Excerpts from an interview with Stefan Mikołajczyk

Story of Rescue

Transkrypcja

Father made a very risky and bold decision to do everything he could to rescue these Jews, to get them out of the Augustinians’ Church where they were closed and, certainly, rescue them from the worst. (...) We managed to organise an escape for these two people. And, obviously, we had to hide them, maintain them, give them food. The person who was the least conspicuous was the youngest son, Stefan, that is me. I was thirteen. We lived in Łagiewniki and they, these two people, they stayed in the fields, in different hiding places. It was summer, the corn was high. And buckwheat grew there, too. So they hid in different hiding places for a couple of weeks, and I was the only person who would bring them food. At different times of day, day and night, I brought food to various places that we had set beforehand. (...) My father knew that there was a possibility to make them into Poles. As Poles they could be sent to forced work in Germany. There were transports of Poles going to Germany to forced labour. But the Jews names and nationality had to be changed. And some Poles, who worked in Czarnożyły municipality, helped and gave them documents with Polish names. Jakub Jabłoński was changed to Józef Kuźnik in these documents and Adela Berkowicz’s name was now Helena Koberow. Both Józef Kuźnik and Helena Koberow were people who had died, but clever clerks didn’t cross them out of the records and that’s how Adela and Józef were rescued.

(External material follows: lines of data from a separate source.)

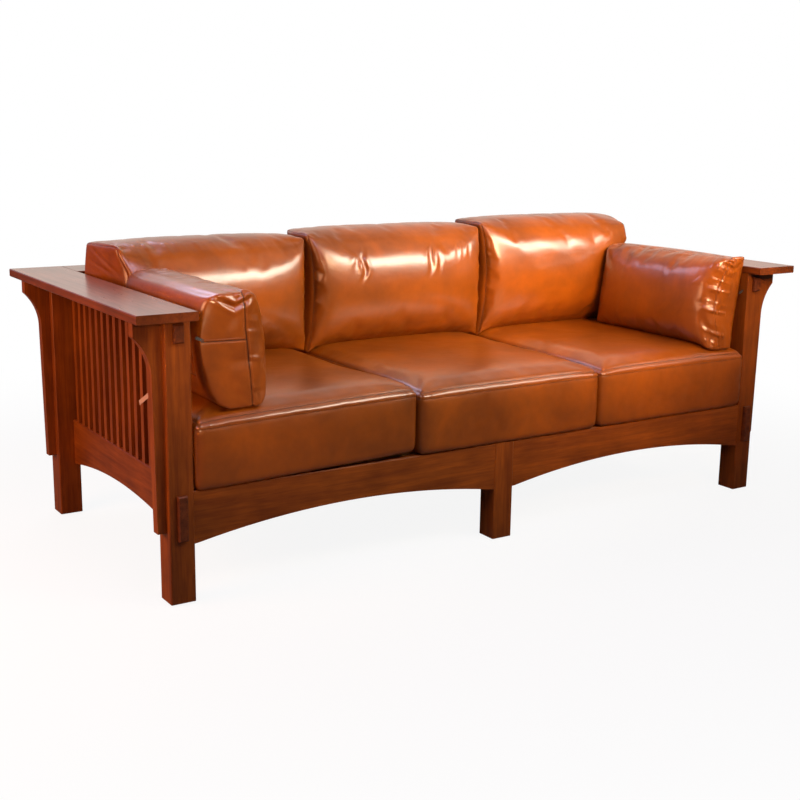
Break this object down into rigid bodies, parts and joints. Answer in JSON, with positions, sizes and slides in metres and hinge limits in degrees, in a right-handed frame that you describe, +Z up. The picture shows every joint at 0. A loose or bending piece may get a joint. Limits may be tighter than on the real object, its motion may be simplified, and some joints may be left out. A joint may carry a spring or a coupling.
{
  "type": "sofa",
  "caption": "Spindle-sided wooden settle frame with arched aprons, corbelled arm boards, loose boxed leather seat and back cushions and arm pillows.",
  "frame": {"origin": "On the floor, in the middle of the width and of the depth over the arm boards.", "axes": "+X runs along the seat to the sitter's left hand, the front faces -Y, +Z is up."},
  "size_m": [2.135, 0.961, 0.8249],
  "materials": {
    "stained_oak": "satin",
    "top_oak": "satin",
    "plain_wood": "matte",
    "tan_leather": "satin",
    "screw_steel": "satin",
    "zip_steel": "satin",
    "glide_nylon": "matte",
    "cotton_tape": "matte"
  },
  "bodies": {
    "frame": {"front_left_post": "stained_oak", "front_right_post": "stained_oak", "back_left_post": "stained_oak", "back_right_post": "stained_oak", "center_front_leg": "stained_oak", "center_back_post": "stained_oak", "front_left_corbel": "stained_oak", "front_right_corbel": "stained_oak", "back_left_corbel": "stained_oak", "back_right_corbel": "stained_oak", "left_arm_board": "top_oak", "right_arm_board": "top_oak", "back_shelf_board": "top_oak", "left_lower_side_rail": "stained_oak", "right_lower_side_rail": "stained_oak", "left_upper_side_rail": "stained_oak", "right_upper_side_rail": "stained_oak", "left_side_spindles": "stained_oak", "right_side_spindles": "stained_oak", "left_front_apron": "stained_oak", "right_front_apron": "stained_oak", "left_lower_back_rail": "stained_oak", "right_lower_back_rail": "stained_oak", "left_upper_back_rail": "stained_oak", "right_upper_back_rail": "stained_oak", "left_back_spindles": "stained_oak", "right_back_spindles": "stained_oak", "lower_tenon_blocks": "top_oak", "upper_tenon_blocks": "top_oak", "front_cleats": "plain_wood", "back_cleats": "plain_wood", "center_stretcher": "plain_wood", "seat_beams": "plain_wood", "seat_slats": "plain_wood", "slat_tapes": "cotton_tape", "cleat_screws": "screw_steel", "arm_screws": "screw_steel", "shelf_screws": "screw_steel", "shelf_dowels": "plain_wood", "leg_glides": "glide_nylon", "tie_tape": "cotton_tape"},
    "left_seat": {"left_seat_cushion": "tan_leather"},
    "left_back": {"left_back_cushion": "tan_leather"},
    "middle_seat": {"middle_seat_cushion": "tan_leather"},
    "middle_back": {"middle_back_cushion": "tan_leather"},
    "right_seat": {"right_seat_cushion": "tan_leather"},
    "right_back": {"right_back_cushion": "tan_leather"},
    "left_pillow": {"left_arm_pillow": "tan_leather", "left_zip_pull": "zip_steel"},
    "right_pillow": {"right_arm_pillow": "tan_leather", "right_zip_pull": "zip_steel"}
  },
  "joints": [
    {"name": "left_seat_out", "type": "slide", "parent": "frame", "child": "left_seat", "axis": [0, -1, 0], "range_m": [0, 0.83]},
    {"name": "middle_seat_out", "type": "slide", "parent": "frame", "child": "middle_seat", "axis": [0, -1, 0], "range_m": [0, 0.83]},
    {"name": "right_seat_out", "type": "slide", "parent": "frame", "child": "right_seat", "axis": [0, -1, 0], "range_m": [0, 0.83]},
    {"name": "left_back_lift", "type": "slide", "parent": "frame", "child": "left_back", "axis": [0, 0, 1], "range_m": [0, 0.36]},
    {"name": "middle_back_lift", "type": "slide", "parent": "frame", "child": "middle_back", "axis": [0, 0, 1], "range_m": [0, 0.36]},
    {"name": "right_back_lift", "type": "slide", "parent": "frame", "child": "right_back", "axis": [0, 0, 1], "range_m": [0, 0.36]},
    {"name": "left_pillow_lift", "type": "slide", "parent": "frame", "child": "left_pillow", "axis": [0, 0, 1], "range_m": [0, 0.3]},
    {"name": "right_pillow_lift", "type": "slide", "parent": "frame", "child": "right_pillow", "axis": [0, 0, 1], "range_m": [0, 0.3]}
  ]
}
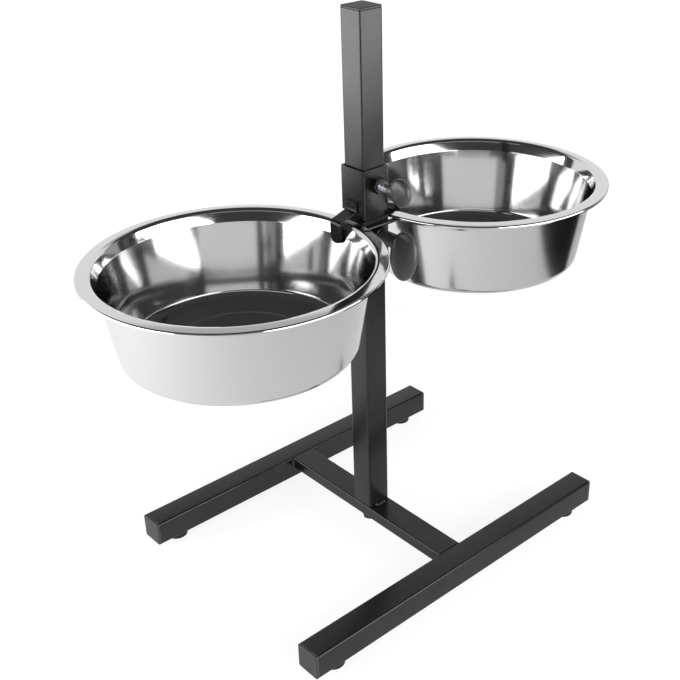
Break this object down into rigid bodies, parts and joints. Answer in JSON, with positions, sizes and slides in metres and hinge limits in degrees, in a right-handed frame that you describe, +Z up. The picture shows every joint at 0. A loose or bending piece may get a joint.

They were Poles now and they learned their Polish names. (...)A couple of days later the gendarmerie came. And our Józef and Adela hid in the attic. (...) When the gendarmes were in the hall of our house, they looked around and wanted to search the attic. They asked us if there was anyone else in the flat, if we had said yes we would have been shot. My mom couldn’t say anything, but I said: “There’s nobody here.” One of the gendarmes stayed downstairs and the other one wanted to climb up to the attic. And he climbed up at waist-height, he looked around, the attic was completely empty, no boxes whatsoever. (...) Apparently, something must have told that gendarme that there was no one there. But the truth was there were two Jews hiding behind the chimney. The gendarme slowly climbed down the ladder, they said something in German and left.